(Minghui.org) La disabile Zhu Ya di Wuhan, cinquantatré anni, è stata arrestata perché praticante del Falun Gong, e ha poi subito il saccheggio dell'abitazione mentre sua figlia era in casa da sola. Il 17 luglio 2018 alla figlia, che per quattordici mesi non aveva avuto il permesso di vederla, è stato notificato che sua madre era stata condannata a otto anni di carcere. Successivamente Zhu ha presentato ricorso.

La donna attribuisce la guarigione della disfunzione del suo rene e il fatto di essere riuscita a muovere la gamba disabile, alla pratica costante degli esercizi meditativi del Falun Gong, una pratica per la coltivazione del corpo e della mente, che tuttora viene perseguita in Cina.

Accuse senza fondamento e nessuna prova diretta presentata in Tribunale

Il 15 giugno 2018 la praticante Zhu è stata processata nel Tribunale distrettuale di Huangpo con l'accusa di “utilizzo di un culto per minare l'applicazione della legge” (l'articolo 300 del Codice penale cinese) – l'incriminazione comunemente usata contro i praticanti del Falun Gong. In risposta lei ha sostenuto che era fisicamente incapace di minare qualsiasi applicazione della legge, e il suo Avvocato ha sottolineato che le prove presentate non erano tali da sostenere l'accusa.

Le prove fornite dal Pubblico Ministero includevano volantini, CD e libri del Falun Gong, ma poiché non c'era alcuna prova diretta che collegasse Zhu al crimine di cui era accusata, l'Avvocato ha chiesto che fosse rilasciata incondizionatamente.

La difesa ha inoltre evidenziato che la Cina non ha mai promulgato una legge che ritenga il Falun Gong una “setta”. Una nuova interpretazione statutaria entrata in vigore il primo febbraio del 2017 non fa menzione del Falun Gong e sottolinea che ogni accusa contro chiunque sia coinvolto in una setta deve essere basata su solide basi legali. Dal momento che nessuna legge in Cina definisce il Falun Gong una setta, l'accusa contro di Zhu non ha nessun fondamento.
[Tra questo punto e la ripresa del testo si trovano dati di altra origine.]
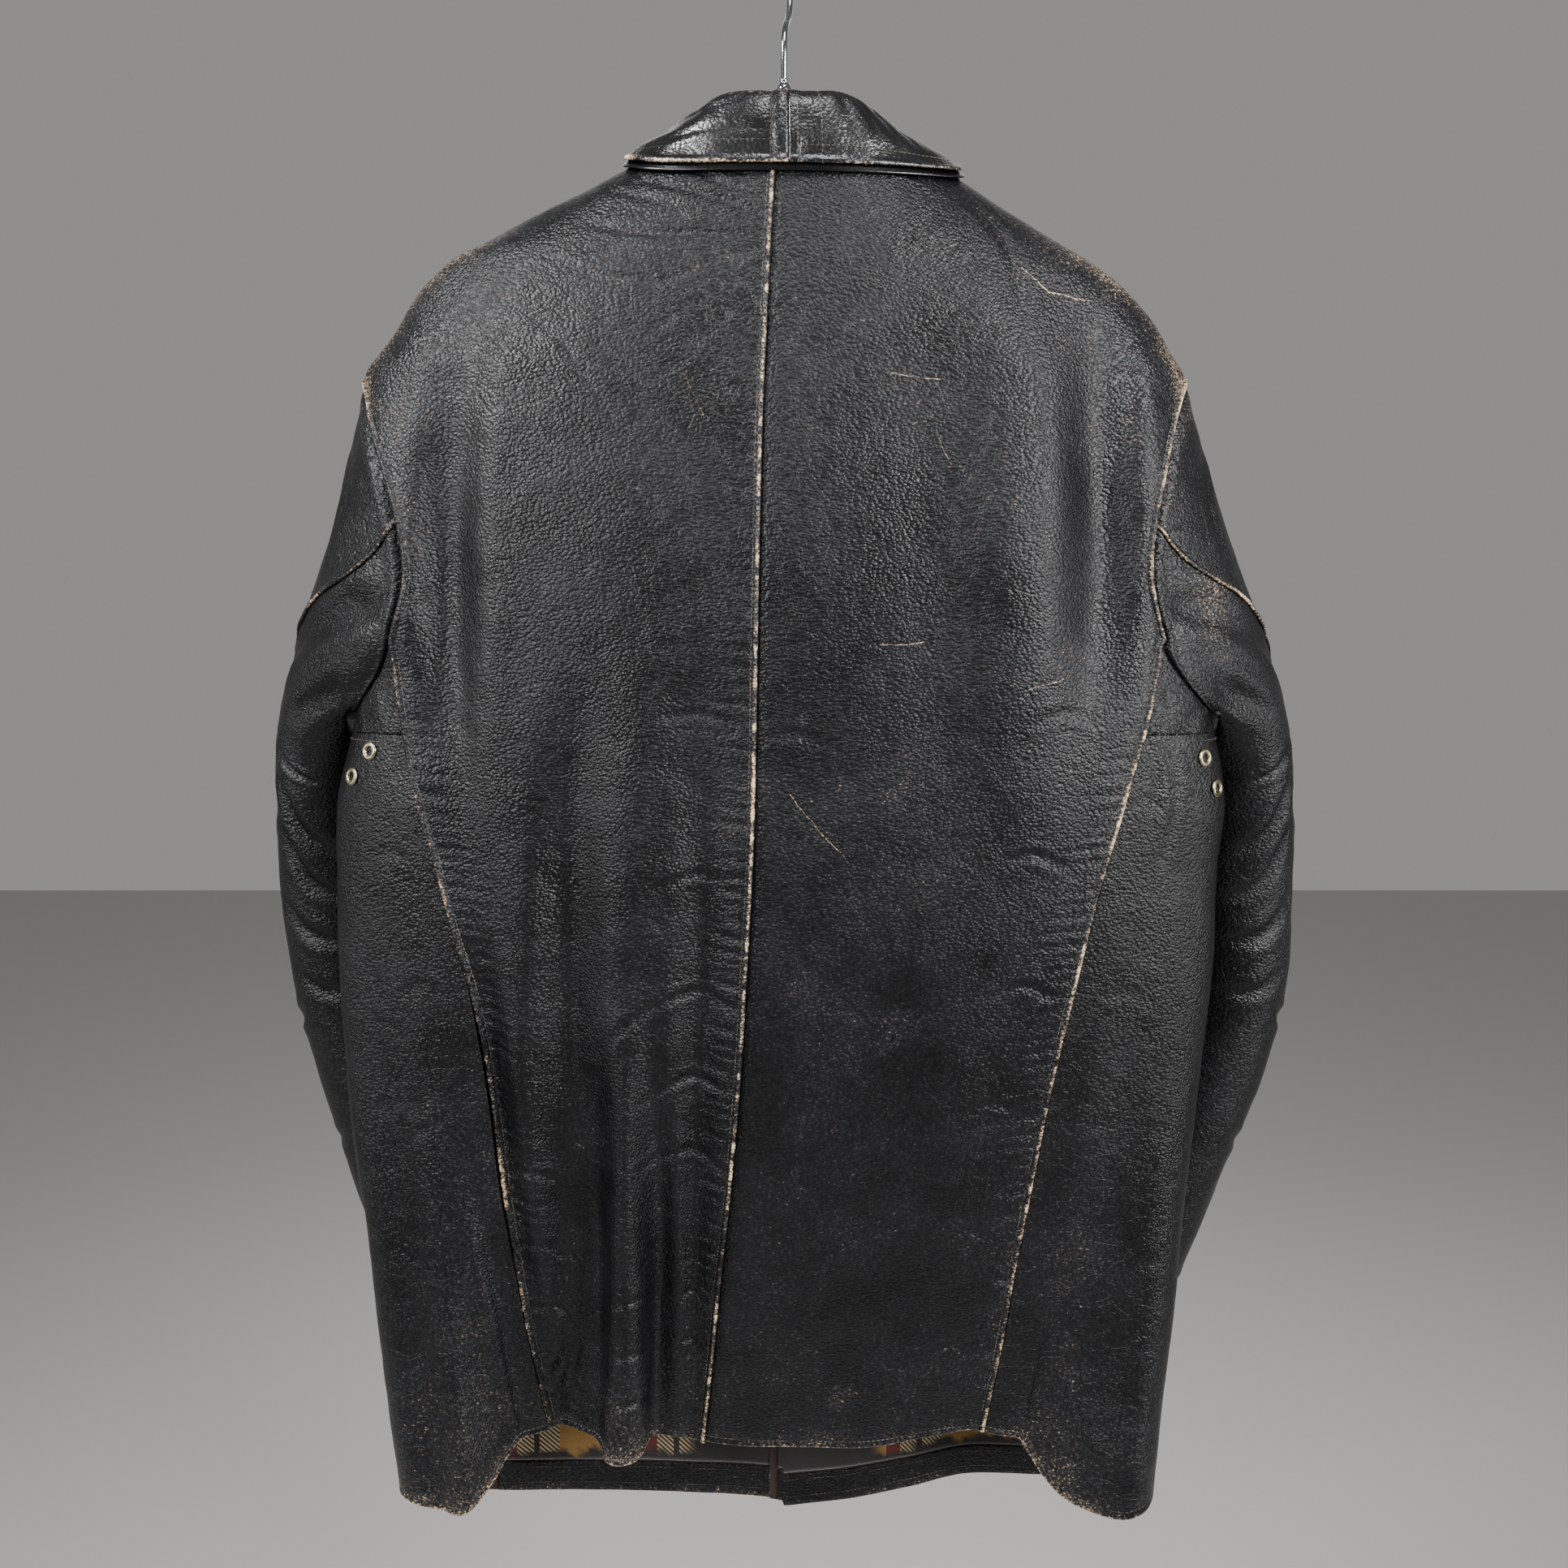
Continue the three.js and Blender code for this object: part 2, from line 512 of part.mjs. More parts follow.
// A point of the body by ring angle and true height, as the collar's edge lies on it.
function bodyPointAtHeight(angle, z) {
  const level = z > ARM_TOP_Z
    ? NECK_Z + (z - neckline(wrapped(angle))) * (ARM_TOP_Z - NECK_Z) / (ARM_TOP_Z - neckline(wrapped(angle)))
    : z;
  return { p: bodyPoint(angle, level), n: bodyNormal(angle, level) };
}

function collarSection(angle) {
  const side = angle < 0 ? -1 : 1;
  const a = Math.abs(angle);
  const foot = a > HALF ? frontSpot(side, angle, NECK_Z).p : bodyPoint(angle, NECK_Z);
  const out = new THREE.Vector3(foot.x, foot.y, 0).normalize();
  const up = new THREE.Vector3(0, 0, 1);
  const base = foot.clone().addScaledVector(up, STAND_LIFT).addScaledVector(out, -standInset(a));
  const high = standHeight(a);
  const lean = -standLean(a);
  const shoulder = base.clone().addScaledVector(up, high - ROLL).addScaledVector(out, lean);
  const edge = bodyPointAtHeight(side * edgeAngle(a), (side < 0 ? leftEdgeLevel : rightEdgeLevel)(a));
  const lap = side < 0 ? LAP_LIFT : SEAM_GAP;
  const clearance = COLLAR_CLEARANCE + lap * THREE.MathUtils.smoothstep(a, COLLAR_LAP_START, COLLAR_LAP_END);
  const rim = edge.p.clone().addScaledVector(edge.n, clearance);
  const crest = shoulder.clone().addScaledVector(up, ROLL).addScaledVector(out, ROLL);
  const after = shoulder.clone().addScaledVector(out, 2 * ROLL);
  const bow = after.clone().lerp(rim, 0.5).addScaledVector(out, COLLAR_BOW).addScaledVector(up, COLLAR_BOW);
  return [base, base.clone().lerp(shoulder, 0.5), shoulder, crest, after, bow, rim];
}

const COLLAR_STEPS = 9;
const FALL_STEP = 6;
function collarPoint(angle, v) {
  const section = new THREE.CatmullRomCurve3(collarSection(angle), false, 'centripetal');
  return section.getPoint(THREE.MathUtils.clamp(v, 0, 1));
}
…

Una delle prove contro la praticante era il possesso, la lettura e la diffusione dei libri del Falun Gong. La Polizia e i Pubblici Ministeri hanno citato come motivazione due comunicazioni emesse nel luglio del 1999 dall'Amministrazione cinese della stampa e delle pubblicazioni, che vietavano la pubblicazione dei libri del Falun Gong. Nondimeno nel 2011 l'Amministrazione ha emesso un'abrogazione del divieto, ed è perciò completamente legale per i praticanti possedere i libri del Falun Gong.

Visite negate per più di un anno

Al momento del processo erano passati 441 giorni da quando la figlia aveva visto la madre l'ultima volta. Durante l'udienza, che è durata un'ora e mezza e terminata senza che venisse emesso alcun verdetto, tutti i partecipanti sono stati videoregistrati. Il periodo di detenzione al quale è stata sottoposta la donna è durato molto più di quanto previsto dalla legge, e inoltre è stato violato il suo diritto di ricevere visite.

Un mese dopo è stata dichiarata colpevole e condannata a otto anni di prigione.

Figlia usata con l'inganno come testimone dell'accusa

Il 25 aprile del 2017, dopo l'arresto, Zhu è stata prima rinchiusa nel centro di detenzione a Wuhan in una cella per criminali pericolosi, e dopo due settimane trasferita in una normale.

Il giorno del suo arresto la Polizia le ha preso le chiavi e ha saccheggiato la sua casa mentre era presente sua figlia, che è rimasta cosi terrorizzata da non notare ciò che hanno confiscato. Successivamente anche lei è stata arrestata senza che le fossero citati i suoi diritti, e prima di venire rilasciata è stata interrogata e costretta a firmare la deposizione e ad apporvi le impronte digitali.

Quando la figlia si è resa conto che aveva accettato di essere testimone dell'accusa e di testimoniare contro sua madre in Tribunale, ha scritto una lettera al Pubblico Ministero, al Giudice e al suo Avvocato, spiegando in che modo era stata ingannata a mettere le sue impronte su una deposizione che non comprendeva e non concordava. Secondo lei, il funzionario che l'ha interrogata ha cambiato la frase che aveva effettivamente detto, cioè: “Non lo so”, in “Appartengono a mia madre”.

Il giorno prima del processo il Giudice l'ha chiamata sul posto di lavoro minacciandola che l'avrebbe perso se non si fosse presentata in Tribunale, ma durante l'udienza, nonostante fosse nell’elenco dei testimoni, non è mai stata chiamata a deporre.